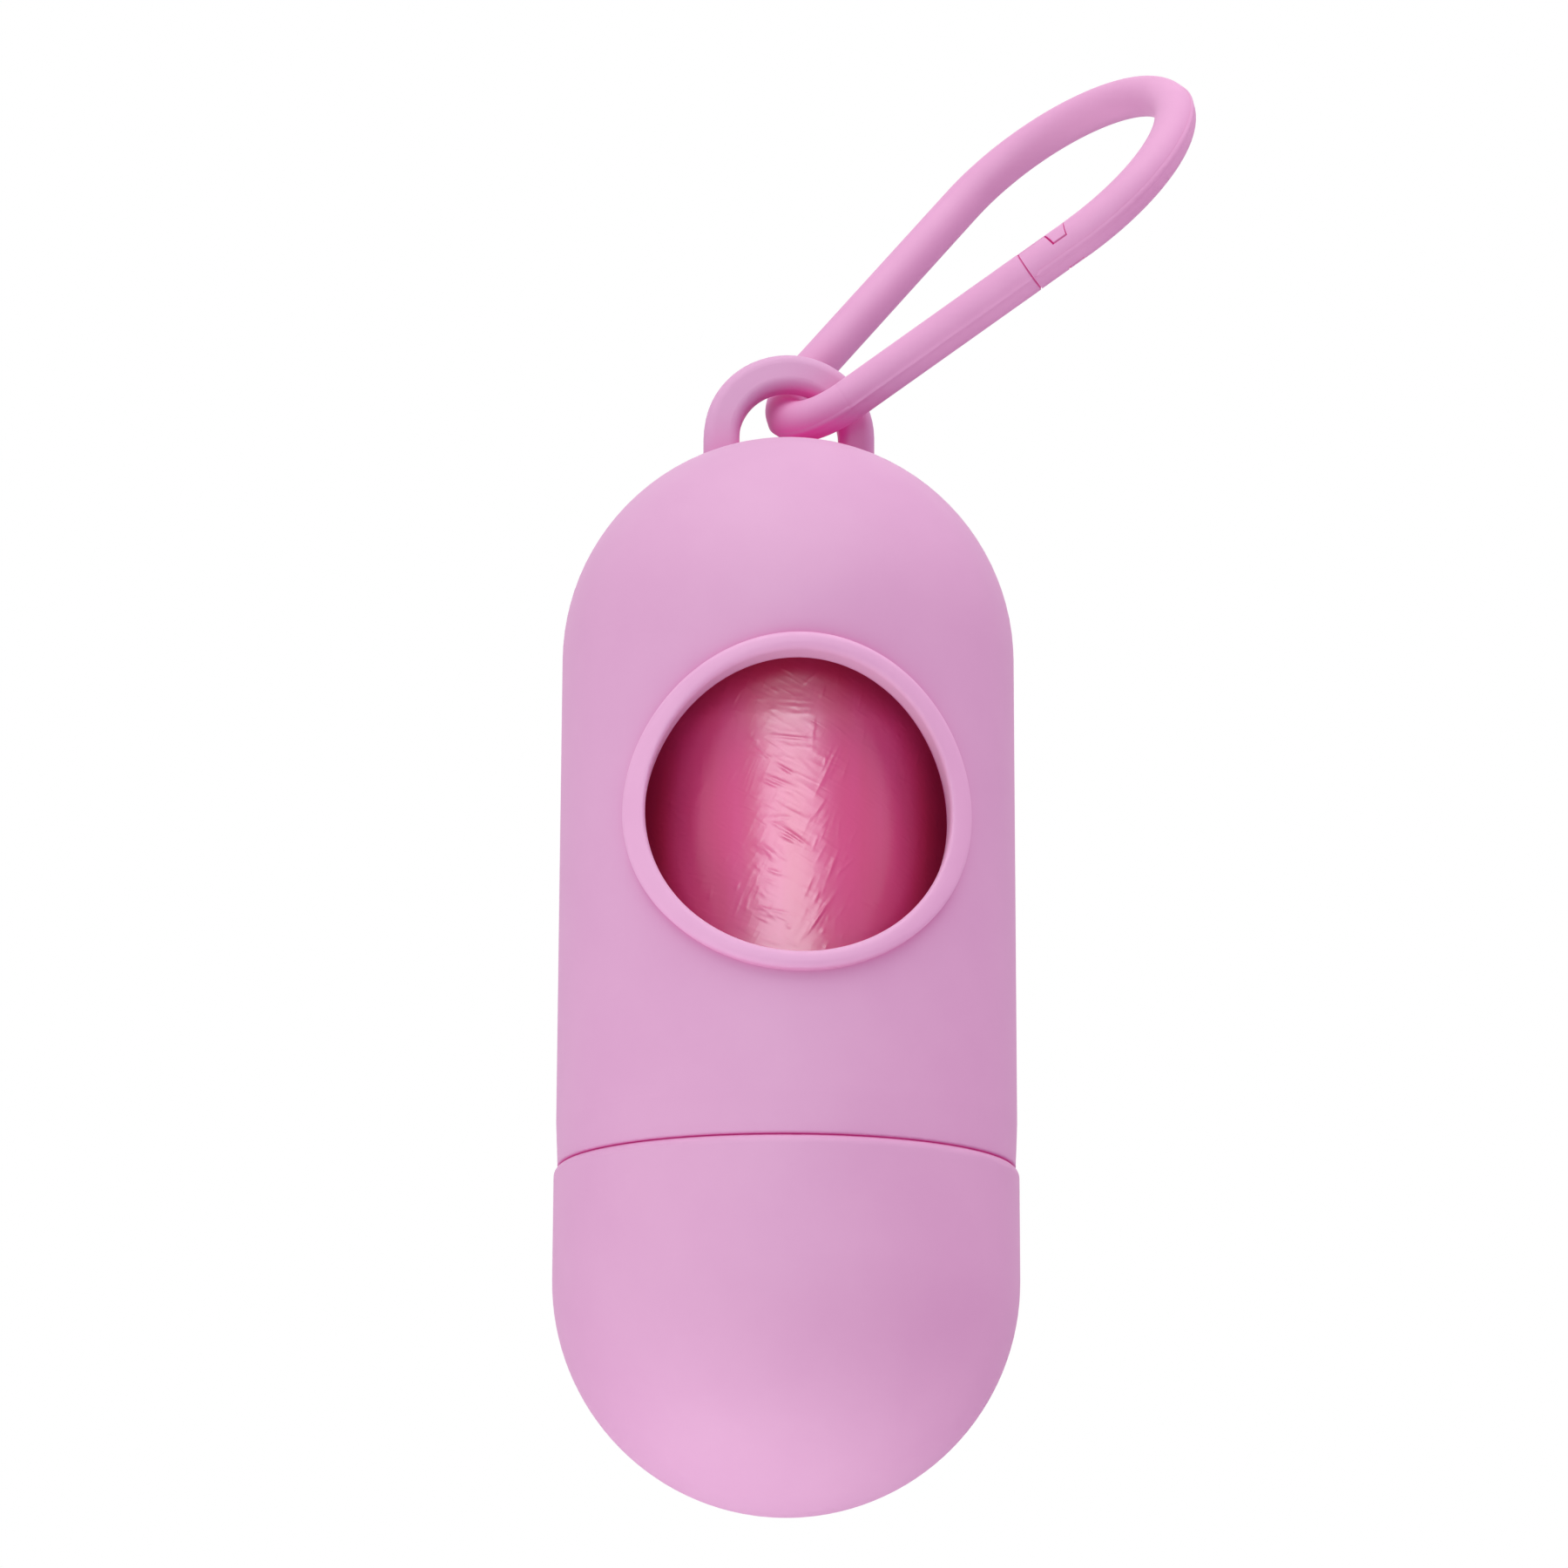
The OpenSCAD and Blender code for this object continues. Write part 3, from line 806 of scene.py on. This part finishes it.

--- --- ---

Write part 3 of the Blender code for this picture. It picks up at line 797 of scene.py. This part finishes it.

--- --- ---

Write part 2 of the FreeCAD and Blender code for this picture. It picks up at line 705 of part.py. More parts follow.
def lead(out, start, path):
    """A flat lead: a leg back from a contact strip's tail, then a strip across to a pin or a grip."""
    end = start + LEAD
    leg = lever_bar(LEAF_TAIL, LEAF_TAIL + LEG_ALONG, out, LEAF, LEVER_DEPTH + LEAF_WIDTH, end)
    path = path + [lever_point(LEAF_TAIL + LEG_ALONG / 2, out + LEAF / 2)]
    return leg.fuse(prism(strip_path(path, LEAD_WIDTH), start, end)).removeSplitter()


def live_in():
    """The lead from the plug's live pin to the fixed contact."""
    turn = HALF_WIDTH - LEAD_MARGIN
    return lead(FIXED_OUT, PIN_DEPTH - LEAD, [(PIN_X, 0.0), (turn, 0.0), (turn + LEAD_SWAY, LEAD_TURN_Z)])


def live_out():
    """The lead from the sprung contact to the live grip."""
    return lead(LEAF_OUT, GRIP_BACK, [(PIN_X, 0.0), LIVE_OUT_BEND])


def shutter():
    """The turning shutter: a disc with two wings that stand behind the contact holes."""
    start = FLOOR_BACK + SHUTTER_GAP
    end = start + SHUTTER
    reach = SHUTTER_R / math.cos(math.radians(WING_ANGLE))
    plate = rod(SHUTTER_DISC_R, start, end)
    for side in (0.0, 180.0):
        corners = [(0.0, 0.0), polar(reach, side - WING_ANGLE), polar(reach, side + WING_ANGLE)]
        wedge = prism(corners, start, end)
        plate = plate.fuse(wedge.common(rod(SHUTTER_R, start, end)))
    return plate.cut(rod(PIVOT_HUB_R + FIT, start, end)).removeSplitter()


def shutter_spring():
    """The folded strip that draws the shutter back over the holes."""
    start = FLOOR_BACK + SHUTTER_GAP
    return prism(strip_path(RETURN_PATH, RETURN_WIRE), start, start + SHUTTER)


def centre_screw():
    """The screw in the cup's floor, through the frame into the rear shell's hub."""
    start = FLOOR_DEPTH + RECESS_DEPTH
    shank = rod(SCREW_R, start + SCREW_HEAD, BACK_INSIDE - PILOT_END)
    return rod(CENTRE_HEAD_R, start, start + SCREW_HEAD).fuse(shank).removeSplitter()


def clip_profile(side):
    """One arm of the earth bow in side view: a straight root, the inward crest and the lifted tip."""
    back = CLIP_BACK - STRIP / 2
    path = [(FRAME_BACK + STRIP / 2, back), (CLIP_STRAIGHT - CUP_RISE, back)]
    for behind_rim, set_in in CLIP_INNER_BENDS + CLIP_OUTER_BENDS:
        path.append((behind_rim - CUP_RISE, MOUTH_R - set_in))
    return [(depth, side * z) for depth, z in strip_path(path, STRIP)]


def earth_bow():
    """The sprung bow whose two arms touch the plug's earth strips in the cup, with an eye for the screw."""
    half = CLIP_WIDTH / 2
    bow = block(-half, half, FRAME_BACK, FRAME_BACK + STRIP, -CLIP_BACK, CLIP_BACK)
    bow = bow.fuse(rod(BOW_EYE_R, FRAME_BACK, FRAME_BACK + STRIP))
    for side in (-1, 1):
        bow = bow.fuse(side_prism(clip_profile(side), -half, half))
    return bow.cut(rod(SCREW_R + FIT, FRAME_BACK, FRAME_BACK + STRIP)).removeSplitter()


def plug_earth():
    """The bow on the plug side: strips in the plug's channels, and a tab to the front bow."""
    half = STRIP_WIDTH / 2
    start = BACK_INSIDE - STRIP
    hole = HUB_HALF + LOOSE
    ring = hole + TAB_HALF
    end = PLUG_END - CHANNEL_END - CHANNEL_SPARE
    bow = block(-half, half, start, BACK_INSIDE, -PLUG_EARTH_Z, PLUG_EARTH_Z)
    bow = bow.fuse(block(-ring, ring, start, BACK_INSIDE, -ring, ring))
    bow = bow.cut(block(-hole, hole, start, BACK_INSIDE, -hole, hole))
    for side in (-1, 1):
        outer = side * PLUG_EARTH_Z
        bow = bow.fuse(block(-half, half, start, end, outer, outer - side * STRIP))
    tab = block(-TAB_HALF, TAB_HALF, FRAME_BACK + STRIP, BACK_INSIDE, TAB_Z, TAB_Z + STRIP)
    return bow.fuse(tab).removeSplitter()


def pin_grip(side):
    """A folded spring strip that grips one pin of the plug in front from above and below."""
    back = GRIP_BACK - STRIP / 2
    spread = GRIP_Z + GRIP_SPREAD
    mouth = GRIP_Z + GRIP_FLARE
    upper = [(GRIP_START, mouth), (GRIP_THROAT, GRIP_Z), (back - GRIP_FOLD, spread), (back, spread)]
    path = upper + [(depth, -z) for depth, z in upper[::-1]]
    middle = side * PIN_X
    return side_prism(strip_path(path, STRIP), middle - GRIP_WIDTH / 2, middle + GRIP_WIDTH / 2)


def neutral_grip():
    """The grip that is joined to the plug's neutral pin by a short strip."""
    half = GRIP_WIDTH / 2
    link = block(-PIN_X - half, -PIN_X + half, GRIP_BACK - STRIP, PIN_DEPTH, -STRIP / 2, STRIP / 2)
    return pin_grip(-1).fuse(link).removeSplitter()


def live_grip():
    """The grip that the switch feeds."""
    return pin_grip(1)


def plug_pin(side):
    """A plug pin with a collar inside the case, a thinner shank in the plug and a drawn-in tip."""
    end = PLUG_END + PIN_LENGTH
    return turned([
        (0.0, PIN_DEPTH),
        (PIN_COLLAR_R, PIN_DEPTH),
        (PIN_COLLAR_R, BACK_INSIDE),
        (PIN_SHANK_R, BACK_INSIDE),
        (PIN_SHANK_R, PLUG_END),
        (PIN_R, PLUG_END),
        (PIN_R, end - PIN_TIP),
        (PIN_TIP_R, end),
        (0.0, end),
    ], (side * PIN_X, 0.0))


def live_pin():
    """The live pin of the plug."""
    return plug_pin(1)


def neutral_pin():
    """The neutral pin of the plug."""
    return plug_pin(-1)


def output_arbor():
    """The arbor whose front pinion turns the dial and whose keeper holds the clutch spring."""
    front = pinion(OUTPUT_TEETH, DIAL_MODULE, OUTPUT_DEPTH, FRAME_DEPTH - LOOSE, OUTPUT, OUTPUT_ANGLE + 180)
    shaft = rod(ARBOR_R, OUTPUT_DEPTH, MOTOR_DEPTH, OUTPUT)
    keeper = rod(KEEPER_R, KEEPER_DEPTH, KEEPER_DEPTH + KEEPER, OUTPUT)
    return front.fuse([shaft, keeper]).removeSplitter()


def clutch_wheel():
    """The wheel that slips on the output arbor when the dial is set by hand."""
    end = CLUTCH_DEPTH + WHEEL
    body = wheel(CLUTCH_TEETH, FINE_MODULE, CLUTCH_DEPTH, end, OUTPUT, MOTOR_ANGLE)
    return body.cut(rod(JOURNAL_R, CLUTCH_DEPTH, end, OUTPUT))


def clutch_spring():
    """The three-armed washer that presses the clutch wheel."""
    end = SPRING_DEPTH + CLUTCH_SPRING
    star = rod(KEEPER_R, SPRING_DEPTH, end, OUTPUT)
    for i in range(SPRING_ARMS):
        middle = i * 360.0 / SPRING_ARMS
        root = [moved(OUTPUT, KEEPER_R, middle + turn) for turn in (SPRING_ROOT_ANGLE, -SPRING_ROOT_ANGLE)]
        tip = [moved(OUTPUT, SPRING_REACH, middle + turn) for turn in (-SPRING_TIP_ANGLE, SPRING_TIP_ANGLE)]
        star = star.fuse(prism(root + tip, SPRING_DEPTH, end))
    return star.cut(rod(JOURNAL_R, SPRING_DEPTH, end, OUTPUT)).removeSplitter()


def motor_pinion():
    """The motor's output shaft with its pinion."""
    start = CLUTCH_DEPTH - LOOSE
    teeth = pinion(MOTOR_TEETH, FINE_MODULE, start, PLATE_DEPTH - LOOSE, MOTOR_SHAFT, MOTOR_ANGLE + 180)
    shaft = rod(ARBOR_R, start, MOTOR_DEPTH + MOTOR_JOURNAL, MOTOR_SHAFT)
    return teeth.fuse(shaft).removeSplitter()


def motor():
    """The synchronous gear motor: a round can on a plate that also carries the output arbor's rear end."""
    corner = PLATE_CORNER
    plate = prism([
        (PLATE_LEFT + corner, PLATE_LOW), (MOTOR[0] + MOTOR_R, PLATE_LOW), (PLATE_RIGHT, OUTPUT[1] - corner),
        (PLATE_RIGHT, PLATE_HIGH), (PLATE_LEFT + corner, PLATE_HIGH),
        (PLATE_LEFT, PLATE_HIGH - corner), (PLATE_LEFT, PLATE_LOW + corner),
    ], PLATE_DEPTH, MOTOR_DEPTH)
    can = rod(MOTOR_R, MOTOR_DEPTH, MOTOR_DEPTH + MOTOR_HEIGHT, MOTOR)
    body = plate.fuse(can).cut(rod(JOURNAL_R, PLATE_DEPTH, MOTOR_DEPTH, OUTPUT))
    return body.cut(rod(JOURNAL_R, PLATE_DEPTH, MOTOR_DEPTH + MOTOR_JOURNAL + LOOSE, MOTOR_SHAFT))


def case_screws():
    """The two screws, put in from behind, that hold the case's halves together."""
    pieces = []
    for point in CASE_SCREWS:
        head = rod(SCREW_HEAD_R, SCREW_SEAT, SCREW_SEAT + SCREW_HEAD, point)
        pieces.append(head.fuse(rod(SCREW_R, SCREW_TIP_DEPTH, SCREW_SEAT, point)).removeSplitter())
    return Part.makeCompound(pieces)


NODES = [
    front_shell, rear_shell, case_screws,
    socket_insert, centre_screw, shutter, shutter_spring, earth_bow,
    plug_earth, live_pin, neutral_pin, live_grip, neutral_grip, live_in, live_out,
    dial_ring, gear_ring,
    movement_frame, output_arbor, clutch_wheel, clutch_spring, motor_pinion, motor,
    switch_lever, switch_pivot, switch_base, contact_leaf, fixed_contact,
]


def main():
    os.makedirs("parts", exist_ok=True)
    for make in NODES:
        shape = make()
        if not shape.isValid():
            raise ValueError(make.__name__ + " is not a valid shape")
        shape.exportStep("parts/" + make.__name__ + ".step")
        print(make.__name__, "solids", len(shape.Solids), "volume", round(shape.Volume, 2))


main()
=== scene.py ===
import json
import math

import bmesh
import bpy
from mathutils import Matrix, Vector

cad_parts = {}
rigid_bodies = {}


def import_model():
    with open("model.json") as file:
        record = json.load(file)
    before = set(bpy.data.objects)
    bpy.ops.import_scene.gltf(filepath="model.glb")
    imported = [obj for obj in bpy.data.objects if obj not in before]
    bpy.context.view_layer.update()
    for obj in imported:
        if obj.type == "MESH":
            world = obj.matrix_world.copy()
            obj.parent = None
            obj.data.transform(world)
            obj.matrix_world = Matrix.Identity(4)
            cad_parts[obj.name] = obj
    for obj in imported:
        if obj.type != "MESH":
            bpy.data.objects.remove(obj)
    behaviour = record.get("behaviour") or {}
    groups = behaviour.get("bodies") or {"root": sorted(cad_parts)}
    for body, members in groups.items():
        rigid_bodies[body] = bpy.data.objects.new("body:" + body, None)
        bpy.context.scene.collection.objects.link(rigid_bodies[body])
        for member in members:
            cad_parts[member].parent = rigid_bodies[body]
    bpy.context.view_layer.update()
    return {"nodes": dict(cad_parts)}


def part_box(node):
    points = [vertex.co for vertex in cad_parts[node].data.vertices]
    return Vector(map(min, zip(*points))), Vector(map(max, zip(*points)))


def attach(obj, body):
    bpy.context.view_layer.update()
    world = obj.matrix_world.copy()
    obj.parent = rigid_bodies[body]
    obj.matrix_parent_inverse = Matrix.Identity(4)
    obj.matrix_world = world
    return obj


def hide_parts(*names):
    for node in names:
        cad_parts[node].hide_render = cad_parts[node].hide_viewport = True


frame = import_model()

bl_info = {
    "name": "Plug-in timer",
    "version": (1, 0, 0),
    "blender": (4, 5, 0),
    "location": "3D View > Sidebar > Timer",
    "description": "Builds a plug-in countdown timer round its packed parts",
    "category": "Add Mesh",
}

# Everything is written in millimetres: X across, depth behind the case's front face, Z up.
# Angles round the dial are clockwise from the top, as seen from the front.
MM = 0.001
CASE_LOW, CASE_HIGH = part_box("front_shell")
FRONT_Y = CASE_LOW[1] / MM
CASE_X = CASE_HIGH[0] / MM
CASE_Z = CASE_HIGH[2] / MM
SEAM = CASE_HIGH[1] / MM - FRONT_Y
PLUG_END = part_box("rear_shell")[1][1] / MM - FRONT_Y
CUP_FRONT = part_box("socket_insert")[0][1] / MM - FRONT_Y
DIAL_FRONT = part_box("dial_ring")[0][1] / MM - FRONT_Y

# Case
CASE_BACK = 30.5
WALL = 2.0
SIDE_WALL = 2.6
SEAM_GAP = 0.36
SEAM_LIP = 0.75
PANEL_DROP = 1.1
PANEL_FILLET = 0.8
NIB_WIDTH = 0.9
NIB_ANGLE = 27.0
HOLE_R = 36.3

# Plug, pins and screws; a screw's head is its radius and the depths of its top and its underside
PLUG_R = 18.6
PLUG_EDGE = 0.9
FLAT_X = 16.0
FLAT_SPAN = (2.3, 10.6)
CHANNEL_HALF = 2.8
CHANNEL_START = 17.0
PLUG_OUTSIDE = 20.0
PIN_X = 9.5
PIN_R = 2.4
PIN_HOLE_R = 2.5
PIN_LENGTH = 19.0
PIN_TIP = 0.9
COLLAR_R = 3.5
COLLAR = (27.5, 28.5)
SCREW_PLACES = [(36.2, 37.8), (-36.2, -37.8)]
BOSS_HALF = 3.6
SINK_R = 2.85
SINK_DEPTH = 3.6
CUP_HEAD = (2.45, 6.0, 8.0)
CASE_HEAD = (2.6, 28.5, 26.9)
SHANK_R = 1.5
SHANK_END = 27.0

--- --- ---

● Stated goal: Return exactly the lines above from the line that has "for make in" through the line that has "before = set(bpy.data.objects)", inclusive, and nothing else.

● Result of this task:
    for make in NODES:
        shape = make()
        if not shape.isValid():
            raise ValueError(make.__name__ + " is not a valid shape")
        shape.exportStep("parts/" + make.__name__ + ".step")
        print(make.__name__, "solids", len(shape.Solids), "volume", round(shape.Volume, 2))


main()
=== scene.py ===
import json
import math

import bmesh
import bpy
from mathutils import Matrix, Vector

cad_parts = {}
rigid_bodies = {}


def import_model():
    with open("model.json") as file:
        record = json.load(file)
    before = set(bpy.data.objects)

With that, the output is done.